--- start AVAILABLE DATA ---

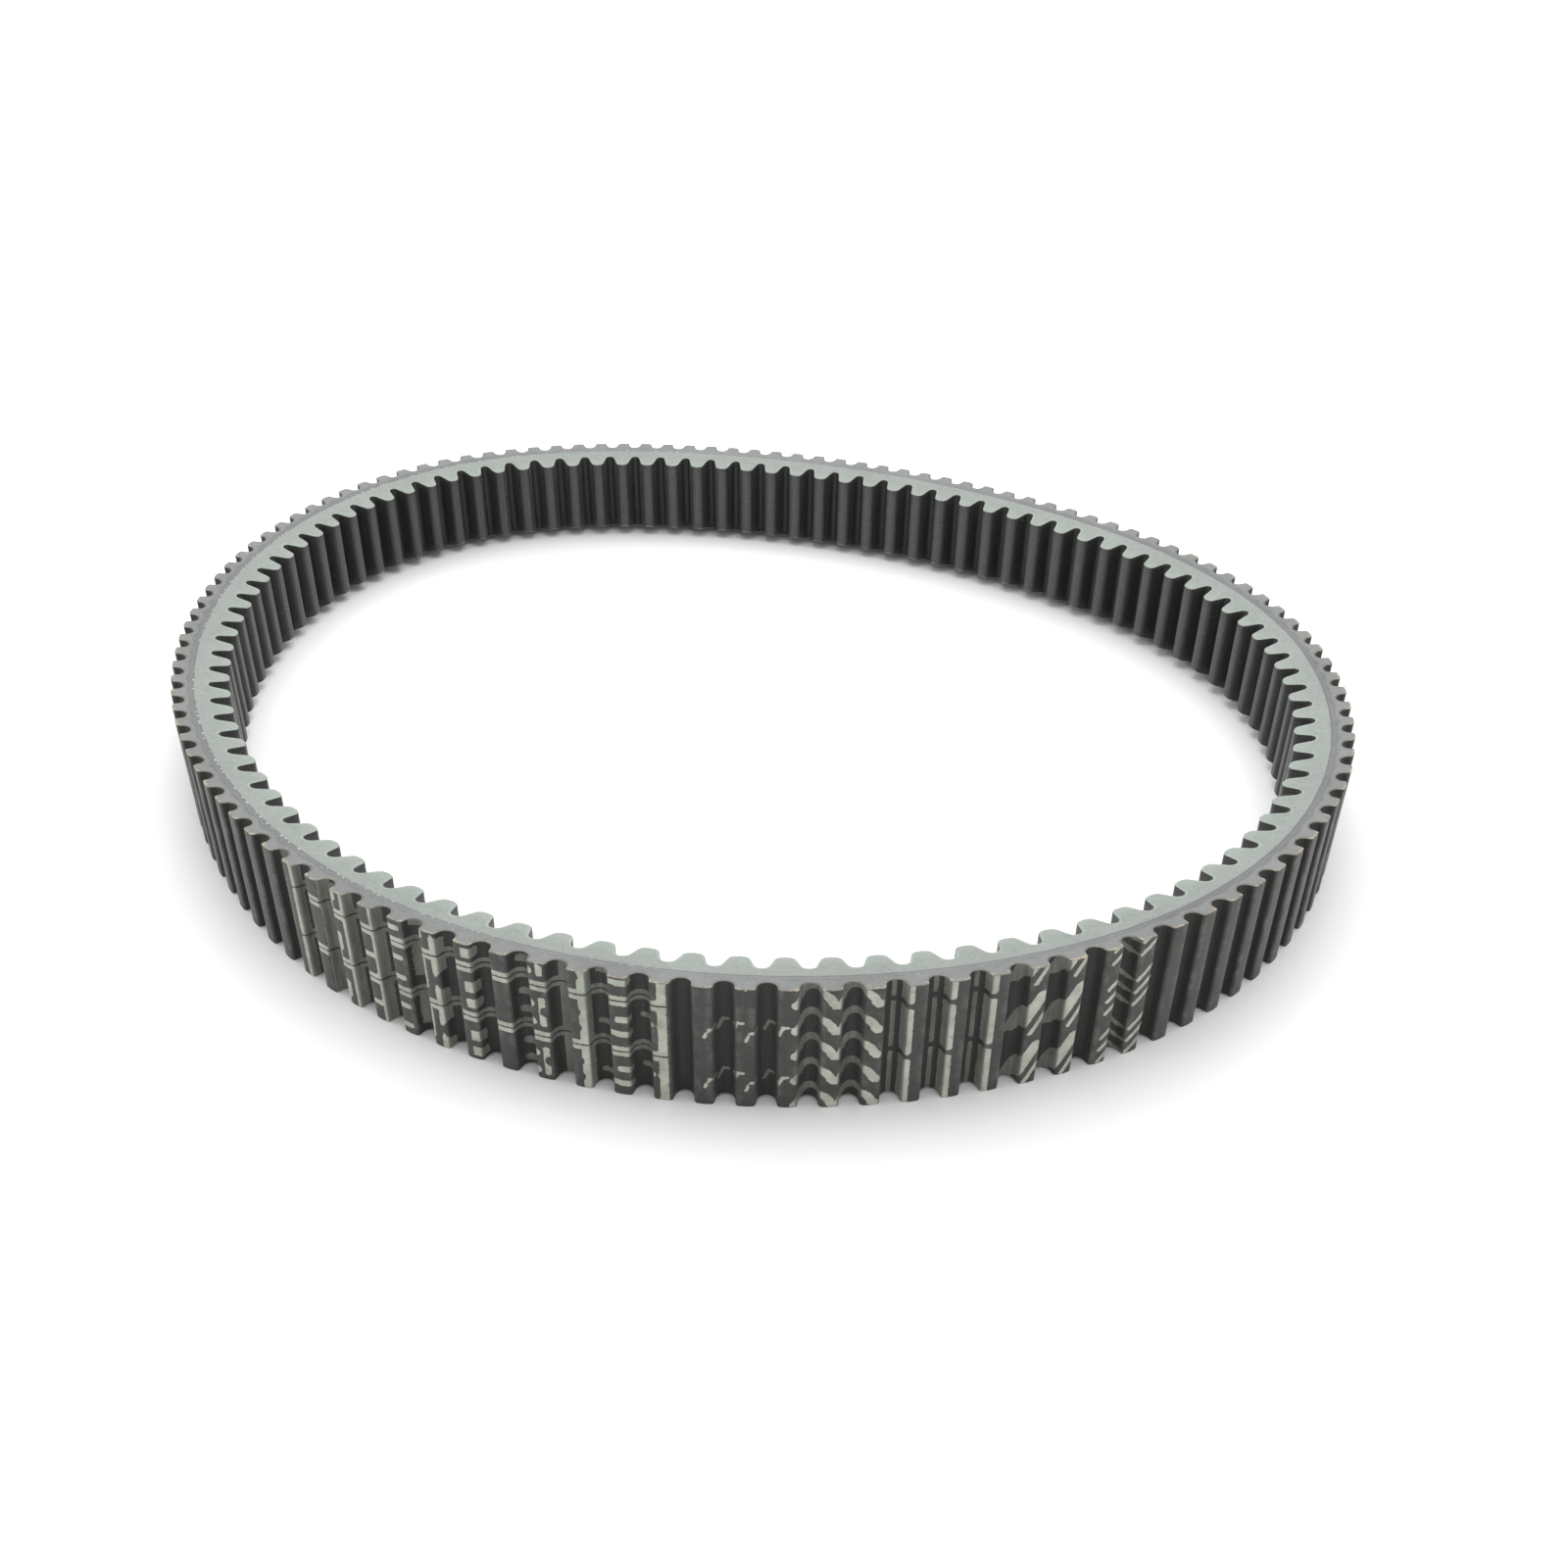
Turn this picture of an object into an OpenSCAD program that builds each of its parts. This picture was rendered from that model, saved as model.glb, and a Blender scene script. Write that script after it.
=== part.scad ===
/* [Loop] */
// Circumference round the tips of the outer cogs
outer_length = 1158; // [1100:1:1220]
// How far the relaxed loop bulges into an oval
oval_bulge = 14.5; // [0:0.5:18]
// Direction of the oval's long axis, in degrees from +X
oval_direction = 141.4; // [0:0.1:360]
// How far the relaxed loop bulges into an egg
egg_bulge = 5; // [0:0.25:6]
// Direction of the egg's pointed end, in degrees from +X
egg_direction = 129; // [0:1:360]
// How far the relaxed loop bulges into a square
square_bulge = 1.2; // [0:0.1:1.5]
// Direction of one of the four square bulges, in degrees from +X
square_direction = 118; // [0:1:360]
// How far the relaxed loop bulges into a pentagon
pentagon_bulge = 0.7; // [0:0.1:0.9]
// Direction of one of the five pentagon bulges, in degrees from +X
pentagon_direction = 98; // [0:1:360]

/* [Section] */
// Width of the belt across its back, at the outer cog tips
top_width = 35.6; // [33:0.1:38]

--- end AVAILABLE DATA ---

Please output the complete data exactly.

COMPLETE ANSWER.
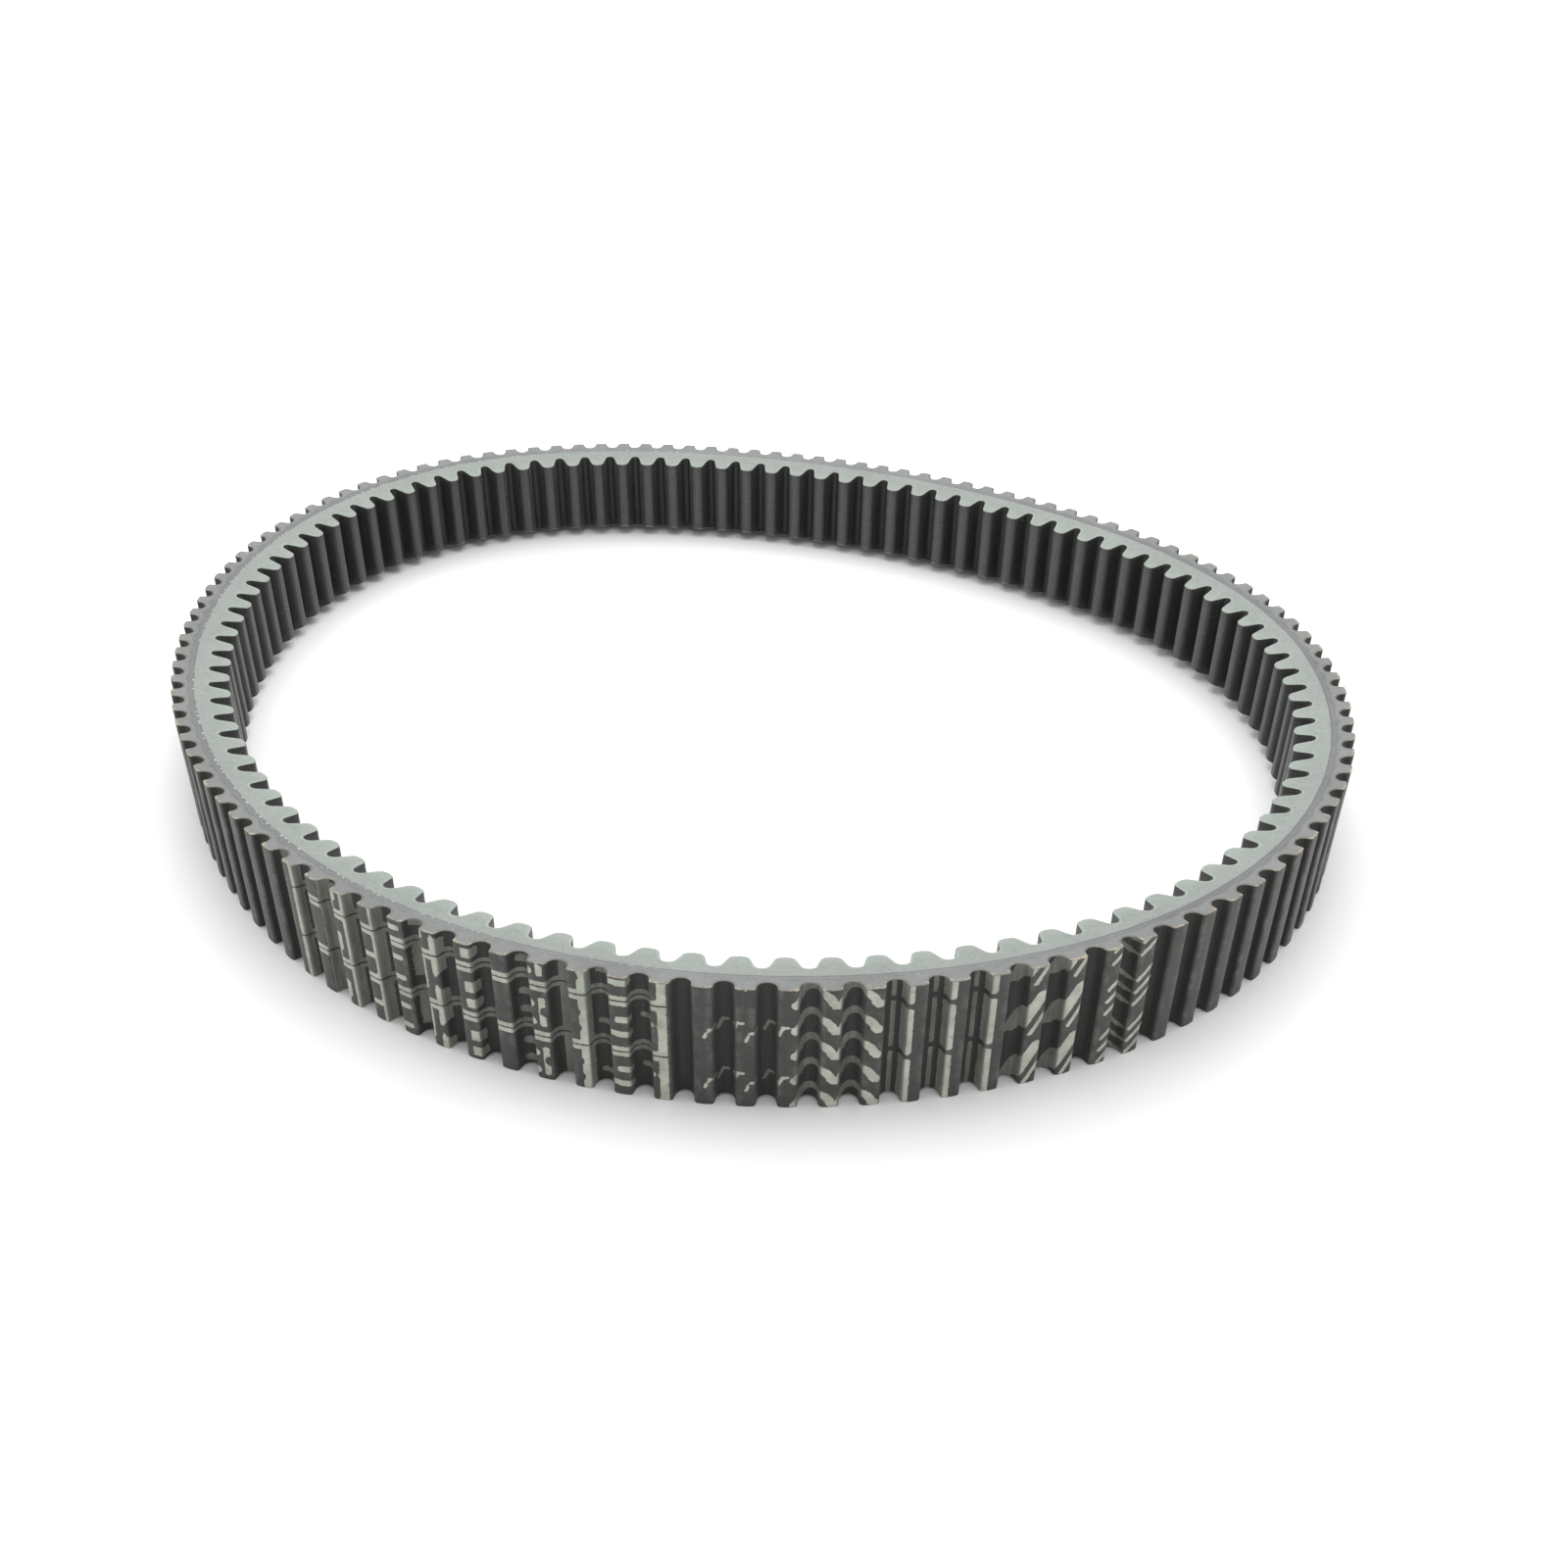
Turn this picture of an object into an OpenSCAD program that builds each of its parts. This picture was rendered from that model, saved as model.glb, and a Blender scene script. Write that script after it.
=== part.scad ===
/* [Loop] */
// Circumference round the tips of the outer cogs
outer_length = 1158; // [1100:1:1220]
// How far the relaxed loop bulges into an oval
oval_bulge = 14.5; // [0:0.5:18]
// Direction of the oval's long axis, in degrees from +X
oval_direction = 141.4; // [0:0.1:360]
// How far the relaxed loop bulges into an egg
egg_bulge = 5; // [0:0.25:6]
// Direction of the egg's pointed end, in degrees from +X
egg_direction = 129; // [0:1:360]
// How far the relaxed loop bulges into a square
square_bulge = 1.2; // [0:0.1:1.5]
// Direction of one of the four square bulges, in degrees from +X
square_direction = 118; // [0:1:360]
// How far the relaxed loop bulges into a pentagon
pentagon_bulge = 0.7; // [0:0.1:0.9]
// Direction of one of the five pentagon bulges, in degrees from +X
pentagon_direction = 98; // [0:1:360]

/* [Section] */
// Width of the belt across its back, at the outer cog tips
top_width = 35.6; // [33:0.1:38]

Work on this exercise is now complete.